Christ tested his forwardness to see, whether it was sincere or not. He let him know that this “Son of Man,” whom he is so eager to follow has nowhere to lay his head. Now from this account of Christ’s poverty, we observe that it is strange in itself that the Son of God, when he came into the world, should put himself into such a low condition, as to want the convenience of a certain resting-place, which the meanest of the creatures have. If He would take our nature upon Him one would think, He should have taken it in its best estate and circumstances; but He takes it in its worst!
The inferior creatures are well provided for. The foxes have holes to shelter them, though they are not useful to man. God provides; their holes are their castles. The birds, though they seem not to take care for themselves, are taken care of and have nests.

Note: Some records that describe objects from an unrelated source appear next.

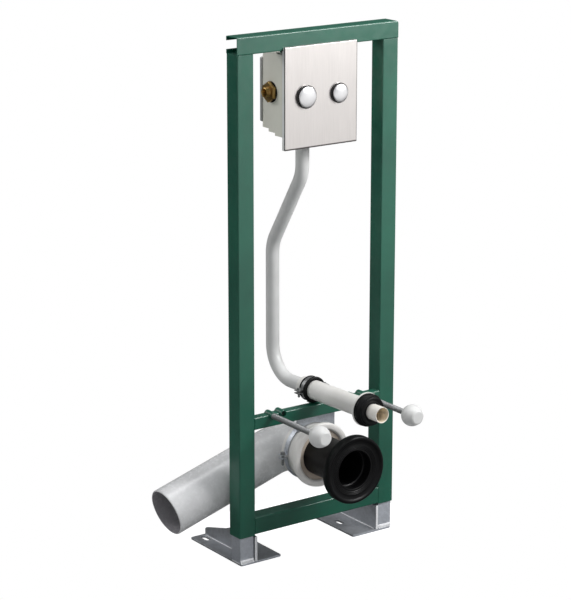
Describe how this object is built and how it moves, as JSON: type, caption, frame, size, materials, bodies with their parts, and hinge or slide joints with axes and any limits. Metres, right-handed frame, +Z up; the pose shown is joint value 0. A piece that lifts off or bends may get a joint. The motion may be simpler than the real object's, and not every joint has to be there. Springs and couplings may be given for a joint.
{
  "type": "wall hung toilet frame",
  "caption": "Green steel support frame for a wall hung toilet, with push-button flush valve, flush pipe, pan studs, drain bend and adjustable feet.",
  "frame": {"origin": "setting-out point on the finished floor: the frame's centre line at its front plane", "axes": "+X to the right seen from the front, +Y back towards the building wall, +Z up"},
  "size_m": [0.5163, 0.4034, 1.08],
  "materials": {
    "green": "satin epoxy coating",
    "zinc": "galvanised, dull spangle",
    "white_plastic": "satin moulded",
    "grey_plastic": "matte moulded",
    "dark_plastic": "matte moulded",
    "steel_plate": "vertically brushed stainless",
    "chrome": "polished",
    "brass": "dull turned",
    "rubber": "matte",
    "seal_rubber": "matte"
  },
  "bodies": {
    "frame": {"top_rail": "green", "left_post": "green", "right_post": "green", "mid_rail": "green", "bottom_rail": "green", "housing_hangers": "green", "left_outer_sleeve": "green", "left_inner_sleeve": "green", "right_outer_sleeve": "green", "right_inner_sleeve": "green", "left_stud": "zinc", "left_stud_cap": "white_plastic", "right_stud": "zinc", "right_stud_cap": "white_plastic", "valve_housing": "grey_plastic", "housing_back_cover": "grey_plastic", "face_plate": "steel_plate", "full_flush_collar": "dark_plastic", "half_flush_collar": "dark_plastic", "inlet_nut": "brass", "inlet_nipple": "brass", "flush_pipe": "white_plastic", "flush_connector": "white_plastic", "flush_nozzle": "white_plastic", "flush_gland": "rubber", "clip_rubber": "rubber", "clip_band": "zinc", "clip_screws": "zinc", "drain_collar": "white_plastic", "drain_seal": "seal_rubber", "drain_bend": "white_plastic", "drain_pipe": "white_plastic", "pan_cup": "rubber", "drain_bracket": "zinc", "drain_strap": "zinc", "strap_screw": "zinc", "inlet_gasket": "rubber"},
    "full_button": {"full_flush_button": "chrome"},
    "half_button": {"half_flush_button": "chrome"},
    "left_foot": {"left_base_plate": "zinc", "left_foot_upright": "zinc", "left_foot_gusset": "zinc"},
    "right_foot": {"right_base_plate": "zinc", "right_foot_upright": "zinc", "right_foot_gusset": "zinc"}
  },
  "joints": [
    {"name": "full_flush_push", "type": "slide", "parent": "frame", "child": "full_button", "axis": [0, 1, 0], "range_m": [0, 0.004], "stiffness_N_per_m": 1500, "springref_m": -0.004},
    {"name": "half_flush_push", "type": "slide", "parent": "frame", "child": "half_button", "axis": [0, 1, 0], "range_m": [0, 0.004], "stiffness_N_per_m": 1500, "springref_m": -0.004},
    {"name": "left_foot_extend", "type": "slide", "parent": "frame", "child": "left_foot", "axis": [0, 0, -1], "range_m": [0, 0.15]},
    {"name": "right_foot_extend", "type": "slide", "parent": "frame", "child": "right_foot", "axis": [0, 0, -1], "range_m": [0, 0.15]}
  ]
}
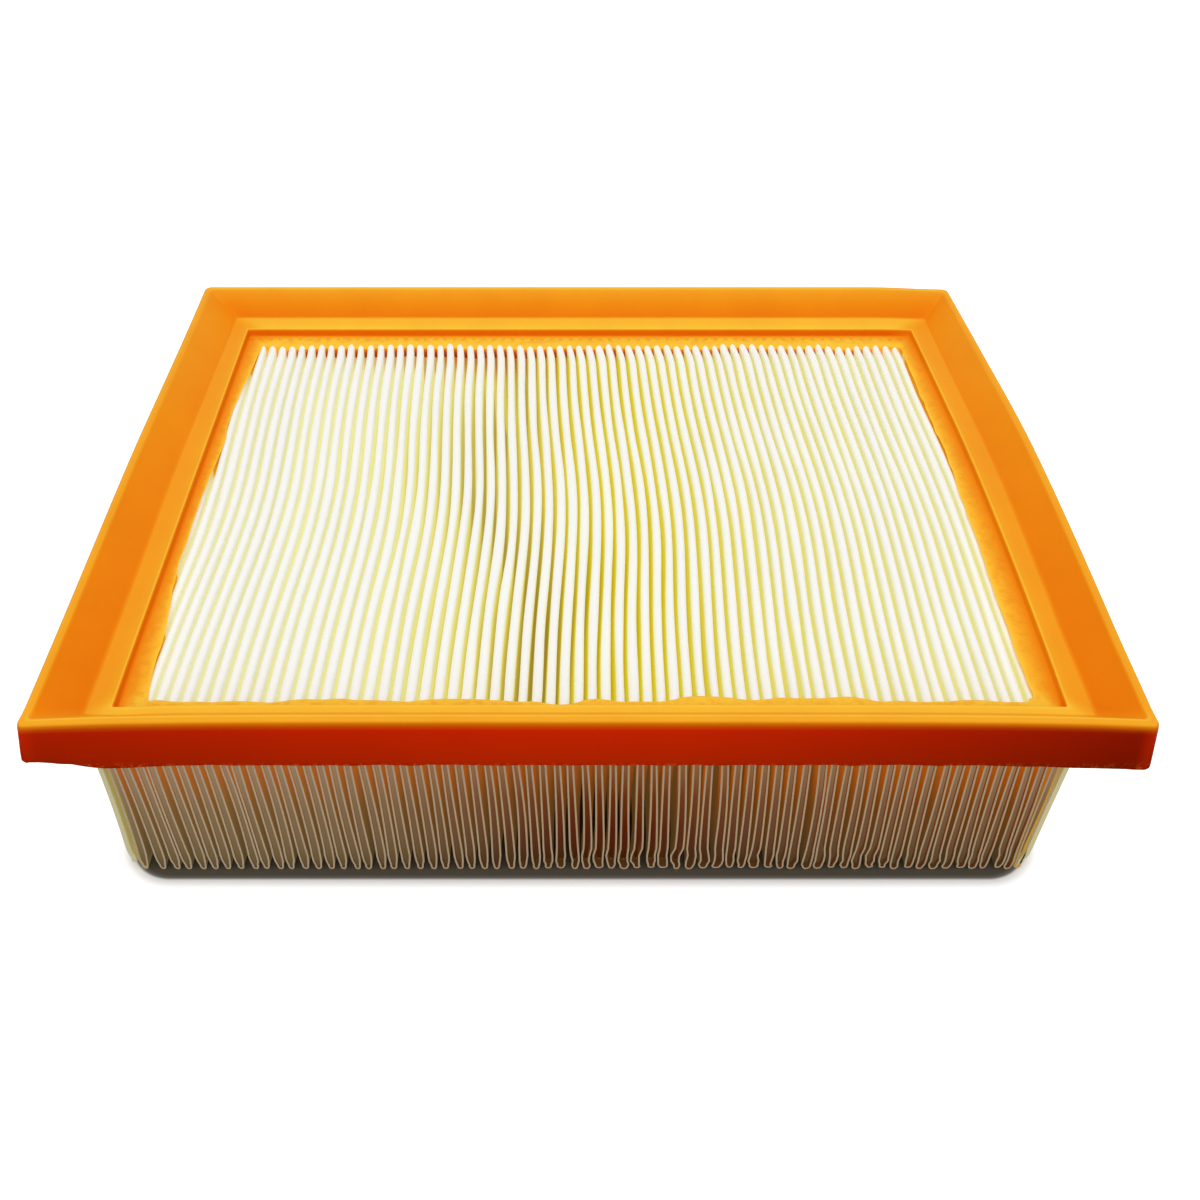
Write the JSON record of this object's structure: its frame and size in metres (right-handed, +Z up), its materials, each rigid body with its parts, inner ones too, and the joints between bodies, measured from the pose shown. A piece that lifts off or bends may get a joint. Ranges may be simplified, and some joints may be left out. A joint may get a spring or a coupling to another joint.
{
  "type": "air filter",
  "caption": "Rectangular panel air filter with a soft cast sealing flange round a deep pack of pleated paper.",
  "frame": {"origin": "middle of the footprint, at the level of the lowest folds of the paper pack", "axes": "+Z up through the open dished side, +X across the pleats along the long side, +Y along the pleats towards the rear"},
  "size_m": [0.2672, 0.2122, 0.0585],
  "materials": {
    "cast_polyurethane": "soft satin orange",
    "filter_paper": "matt off-white",
    "hot_melt": "dull translucent amber"
  },
  "bodies": {
    "root": {"seal_frame": "cast_polyurethane", "pleated_media": "filter_paper", "front_edge_seals": "hot_melt", "rear_edge_seals": "hot_melt"}
  },
  "joints": []
}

When Our Lord Jesus Christ was here in the world, He submitted to the disgraces and distresses of poverty, “for our sakes He became poor.” He had not a settlement, had not a place of rest, not a house of His own and not a pillow of His own to lay His head on. He and His disciples lived upon the charity given to them. Christ submitted to this, not only that He might in all respects humble Himself and fulfill the scriptures, which spoke of Him as poor, but that He might show us the vanity of worldly wealth and teach us to look upon it with a holy contempt, that He might purchase better things for us, and so make us spiritually rich.
It is strange that such a declaration should be made on this occasion. When a scribe offered to follow Christ, one would think Christ would have encouraged him and said, “Come on, you are most welcome! I will take care of you.” One scribe might be capable of doing Him more service than twelve fishermen. But Christ saw his heart and answered to his thoughts and therein teaches us how to come to Christ.
Christ would have us, when we take upon us a profession of religion, to sit down and count the cost, to do it with consideration. To choose the way of godliness, not because we know no other, but because we know no better. It is no advantage to religion, to take men by surprise before they are aware. They that take up a profession hastily will hastily throw it off again when it annoys them. Let them, therefore, take time, and they should do it in the beginning. Let him that will follow Christ know the worst of it and expect to lie hard and fare hard.
Jesus brought out the difference between Himself and the scientists and religious scholars, saying He was poorer than animals and more homeless than birds. The earth is not His home. He is a stranger in it, driven away by men and crucified by His people, and whoever follows Him would become a stranger and poor like Him.
Are you determined to follow Jesus in spite of such painful difficulties and hardship?

O Heavenly Father, our home is with You. Sin and money rule this world. We are strangers here. Please help us not to seek riches, honor, or security for ourselves. Free us from all our worldly illusions that we may be changed into servants and that the knowledge of salvation may flow from us to those who search for it.
To what extent remained Jesus poor and content?